Very much so. The one constant in the games sector is evolution. New devices and new technologies appear on the market all the time. Those spur not only new types of content but new routes to market, new business models and entirely new audiences.
The entire games industry changed fundamentally in July 2008, because Apple launched the app store. All of a sudden, instead of it being necessary to lead a large team with millions of dollars up front, two guys in a back bedroom could sit together and knock a game out that would stand just as much chance of making money as something like Grand Theft Auto. The challenge that the games industry faces is that the industry as a whole is running to stay still. We are constantly pushed forward.
As Gregor White said, there are almost three distinct games industries. The one that everyone tends to think of is the console market: the X-Boxes, Playstations and Nintendos. However, that market accounts for a vanishingly small percentage of the industry in the UK and an even smaller percentage of the industry in Scotland. Most companies are now looking at the new opportunities and the new routes into market that have much lower barriers to entry and offer almost as many rewards, but it comes down to understanding the devices, the routes to market and the new business models.
The games industry is almost schizophrenic at the moment, because when games work they work incredibly well. For example, in the month that Grand Theft Auto V was launched last year, it made more money than the global music industry averages—it made $1 billion in three days. To date, it has made more money than “Avatar”, “Titanic” and the last two Harry Potter movies put together. Minecraft has revolutionised how families and children feel about video games, because there are no explosions, no head shots and no rescuing of princesses. It is instead about creativity; it is almost digital Lego.

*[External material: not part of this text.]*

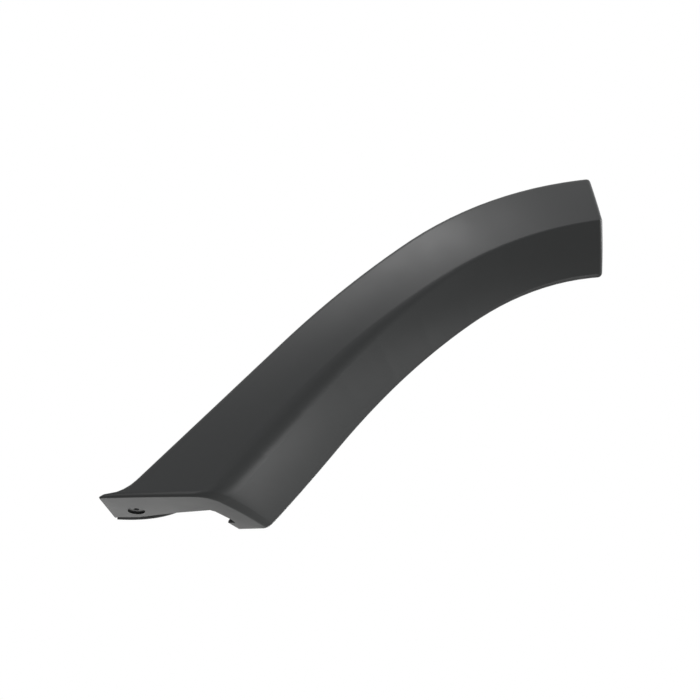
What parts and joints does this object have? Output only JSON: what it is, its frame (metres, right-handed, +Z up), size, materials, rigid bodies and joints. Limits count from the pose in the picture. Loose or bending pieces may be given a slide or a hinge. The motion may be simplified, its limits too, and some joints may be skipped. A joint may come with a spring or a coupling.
{
  "type": "wheel arch trim",
  "caption": "Moulded strip that covers a quarter of a wheel arch: creased skin, returned edges, flat foot with a recessed screw hole, clip towers behind.",
  "frame": {"origin": "centre of the screw hole in the foot, where the screw's head seats", "axes": "+X along the car, from the tip of the foot to the top end; +Z up; -Y out of the car, the side that is seen"},
  "size_m": [0.5683, 0.1347, 0.3998],
  "materials": {
    "trim_plastic": "satin, fine moulded grain, black"
  },
  "bodies": {
    "root": {"arch_trim": "trim_plastic"}
  },
  "joints": []
}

However, those games are very much the exceptions, and a growing number of companies are trying to understand an increasingly saturated market and to find ways to innovate and to differentiate themselves from the hundreds of millions of creators that are out there in the world today.
The console market is almost a red herring—that is a given, in a way. According to our own research, about 94 per cent of the companies based in Scotland are doing casual, social, mobile and online games, which are still evolving incredibly rapidly. In 2012, Facebook was going to be the biggest platform for gaming in the world, but that did not happen, because one company managed to break it for everybody else.
For me, this comes back to a fundamental issue, which is that people get into the games industry—and, I suspect, into the rest of the creative industries—because they want to create. People get into the games industry because they want to make games. Running a company is a by-product of that. As a result, a number of people have succeeded despite not knowing a huge amount about business. They have made their business work over the past 10 or 15 years but are not innovating.
One of the things that we suffer from in comparison with Finland is a lack of business skills in the creative industries. We do not have too many people who are going out there saying, “You know what, maybe free to play is not an evil monster that will kill all games and mean that we die penniless and alone in a bus shelter.”
If that is the reality, how do we innovate? How do we make use of that and find ways to make it work for us? The international financiers and the venture capitalists are not coming into the United Kingdom as a whole and Scotland specifically because very few of the companies in my sector are investment ready, and they are very unlikely to be so in the near future.